Aside from that, I really like the capacitive shoulder buttons of the ROG Phone 6. Though I would’ve preferred actual buttons for a more tactile feel, the touch buttons are sensitive enough to not feel…troublesome to use.
Further enhancing the gaming experience of the ROG Phone 6 is its fast 165Hz 6.78-inch Full HD+ AMOLED display. This very high refresh rate makes for a fluid, very responsive gaming and user experience; every single animation on this screen looks extra smooth.
Not surprisingly, the AMOLED panel of the ROG Phone 6 looks great as well. It is by no means in the same league as, say, Samsung’s Dynamic 2X AMOLED display, but it’s still a bright and vibrant AMOLED screen. It also has wide viewing angles and deep, true blacks – inherent advantages of an AMOLED panel.
Battery life of the ROG Phone 6 remains as excellent as ever. With last year’s model, I can consistently get over seven hours of battery life, and I can still replicate this with the new gaming phone. If you’re not a heavy smartphone user, I reckon you can comfortably get two days of use out of the ROG Phone 6 as well.
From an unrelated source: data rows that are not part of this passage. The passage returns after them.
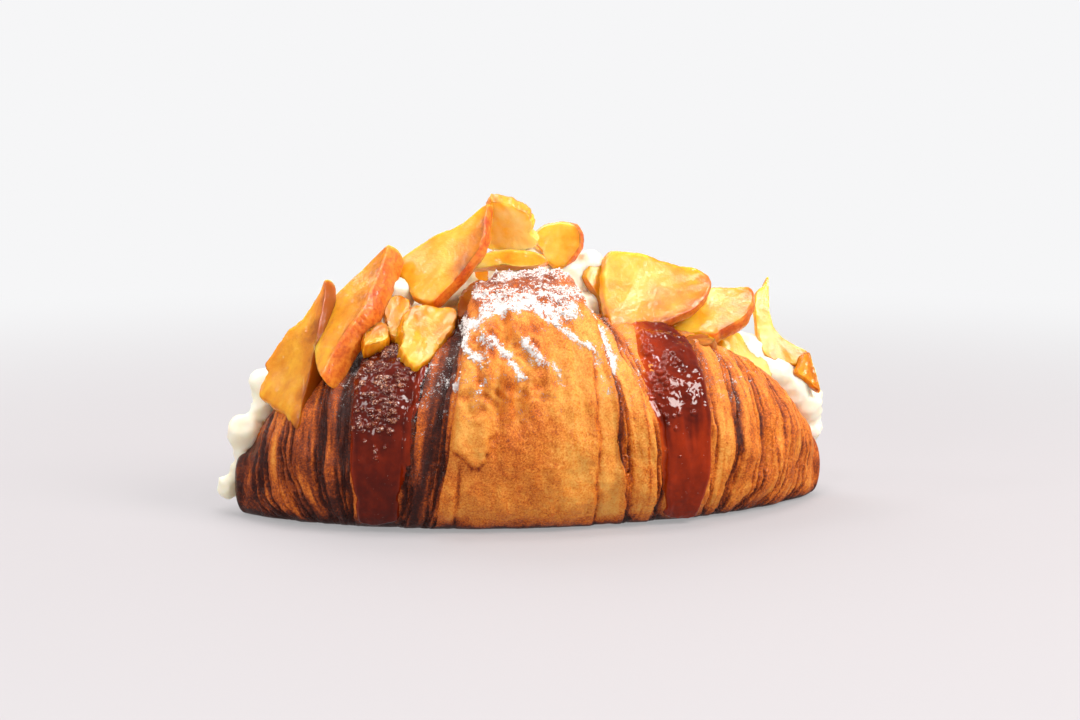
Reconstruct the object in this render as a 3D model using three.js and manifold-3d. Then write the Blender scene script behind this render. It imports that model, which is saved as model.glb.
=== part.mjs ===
// A filled croissant: a crescent of rolled, laminated dough, slit along its top and opened,
// with whipped cream and slices of poached apple in the slit and two runs of caramel down its front.
// Millimetres. +X runs from tip to tip, -Y is the convex front, +Z is up.
// The origin is the middle of the flat underside.

import * as THREE from "three";
import { mergeVertices } from "three/addons/utils/BufferGeometryUtils.js";
import Module from "manifold-3d";

const wasm = await Module();
wasm.setup();

// Driving dimensions of the dough.
const halfLength = 82; // from the middle to a tip
const crescentDepth = 17; // how far the tips lie behind the middle
const shoulderHeight = 55.5; // height at the middle, under the outer fold
const foldRise = 10; // the outer fold stands this much higher
const frontDepth = 34.5; // from the spine to the front of the belly
const backDepth = 26; // from the back lip to the back of the belly
const bellyShare = 0.42; // the belly is widest at this share of the height
const footShare = 0.62; // the flat underside reaches this share of the belly's depth
const undersideMiddle = 8; // from the spine back to the middle of the underside

// The wraps of the roll: each one ends at its edge with a step down towards the tip.
const foldMiddle = -5.6; // the outer fold sits a little to one side
const wrapEdges = [20, 29, 43, 49.5, 57, 65, 74]; // from the middle of the outer fold
const wrapStep = 2.4;
const foldSlant = 7; // the wraps nearest the outer fold lean in by this much at the top

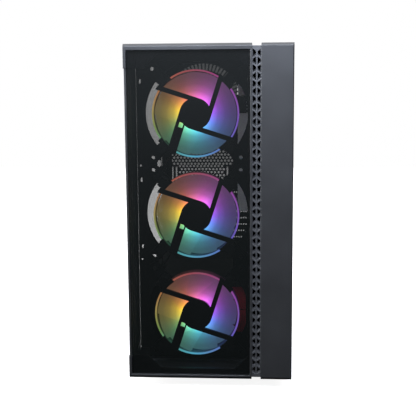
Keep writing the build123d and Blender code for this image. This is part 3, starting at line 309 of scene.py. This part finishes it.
def behind_glass(tree, across, back, up):
    """1 behind the front glass and within its outline, 0 elsewhere."""
    skin, margin = 0.0002, 0.0001
    middle = (GLASS_LOW + GLASS_HIGH) / 2
    half = (GLASS_HIGH - GLASS_LOW) / 2
    inside = maths(tree, "GREATER_THAN", back, GLASS_HIGH.y - skin)
    for value, centre, reach in ((across, middle.x, half.x), (up, middle.z, half.z)):
        gap = maths(tree, "ABSOLUTE", maths(tree, "SUBTRACT", value, centre))
        within = maths(tree, "LESS_THAN", gap, reach + margin)
        inside = maths(tree, "MULTIPLY", inside, within)
    return inside


def back_rim(tree, _across, back, _up):
    """1 along the side vent's rear rim, 0 elsewhere."""
    rim = 0.0012
    return maths(tree, "GREATER_THAN", back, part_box("front_side_vent")[1].y - rim)


def base_finish():
    """Satin paint, but bare black moulding where the front base lies behind the glass."""
    finish = satin("base_satin")
    tree, shader, inside = blacken(finish, behind_glass, (0.006, 0.0065, 0.007))
    outside = maths(tree, "SUBTRACT", 1.0, inside)
    tree.links.new(maths(tree, "MULTIPLY", outside, SATIN_METAL), shader.inputs["Metallic"])
    return finish


def vent_finish():
    """Satin paint, but bare black on the rear rim, which shows as a line through the glass."""
    finish = satin("vent_satin")
    blacken(finish, back_rim, grey(0.005))
    return finish


# ---- finishes of the CAD pieces ------------------------------------------------------
def paint(material, *names):
    for name in names:
        slots = nodes[name].data.materials
        slots.clear()
        slots.append(material)


def paint_front():
    paint(satin("frame_satin"), "front_side_cover")
    paint(base_finish(), "front_base")
    paint(surface("strip_satin", (0.185, 0.188, 0.195), (0.215, 0.218, 0.226), (0.40, 0.50),
                  grain=1200, relief=0.12, metal=0.85, rounded=0.0004), "front_grille_strip")
    paint(surface("vent_plastic", (0.008, 0.008, 0.009), (0.012, 0.012, 0.013), (0.4, 0.6)),
          "control_panel")
    paint(vent_finish(), "front_side_vent")
    paint(tinted_glass("front_tint", 0.38), "front_glass")
    paint(tinted_glass("side_tint", 0.30), "left_glass_panel")


def paint_fans():
    fan = surface("fan_plastic", (0.0045, 0.0045, 0.005), (0.007, 0.007, 0.008), (0.35, 0.5),
                  grain=1600, shine=0.14)
    paint(fan, "fan_frame_1", "fan_frame_2", "fan_frame_3", "cooler_fan_frame", "cooler_rotor",
          "psu_rotor")
    for number, centre in enumerate(FAN_CENTRES, start=1):
        paint(lit_ring(number, centre), f"fan_ring_{number}")
        paint(lit_blades(number, centre), f"fan_rotor_{number}")
    paint(surface("copper_wire", (0.30, 0.11, 0.04), (0.5, 0.2, 0.08), (0.25, 0.45), metal=0.9),
          "fan_stators")
    paint(surface("eyelet_steel", grey(0.02), grey(0.04), (0.3, 0.45), metal=1.0), "fan_eyelets")
    paint(surface("cable_sheath", grey(0.004), grey(0.008), (0.4, 0.6)), "fan_cables")


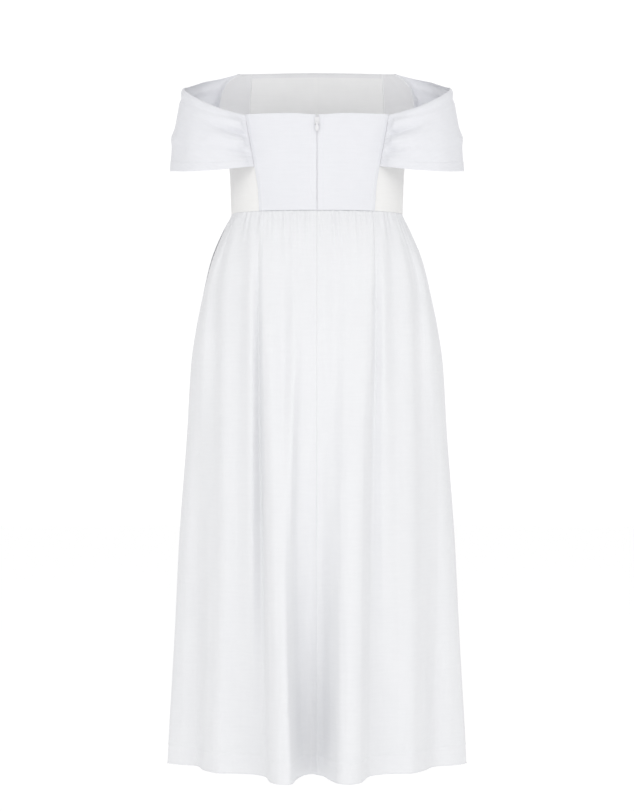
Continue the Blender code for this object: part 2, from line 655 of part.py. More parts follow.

I’m also happy to report that the ROG Phone 6 doesn’t have its predecessor’s software quirk. The user interface continues to be very close to stock Android, and push notifications from apps are no longer delayed; I don’t have to manually launch apps to get notifications from said apps anymore!
Also addressed is the in-screen fingerprint sensor of the ROG Phone 6. It is much more responsive than the sensor used in the ROG Phone 5, and it’s just as fast as every other optical-based fingerprint sensor in the market now.
The Bad Stuff
Although the ROG Phone 6 doesn’t seem to suffer from any major thermal throttling, the phone does get noticeably hot in prolonged gaming sessions. This heat buildup is especially evident on the top portion of the phone; it can actually get uncomfortably hot.
In the camera department, the ROG Phone 6 remains decidedly average. In certain scenarios (especially in low light conditions), the 13MP ultra-wide angle shooter can actually take better-looking shots than the 50MP primary sensor. This is because the former has a tendency to switch to long exposure mode.
Given enough lighting, the ROG Phone 6 will be able to take decent-looking (albeit saturated) shots; just don’t expect flagship-level camera quality. For what it’s worth, at least the camera interface is quite responsive, which improves the phone’s shooting experience.
Is It Worth It?
Retailing from RM3,599, the Asus ROG Phone 6’s value proposition isn’t quite as good as the previous model. But it is also a faster, much more refined gaming phone without sacrificing (too much) on its smartphone functionalities. Its software is more polished, it’s still a long-lasting phone, and the in-screen fingerprint sensor is no longer finicky.
If you want one of the best gaming smartphones money can buy now, the ROG Phone 6 is an easy recommendation. While you do have to contend with the phone’s average camera system and some thermal issues, there’s no denying that it is a blazing fast gaming phone.
And more importantly, not many Android phones can match the performance level of the ROG Phone 6.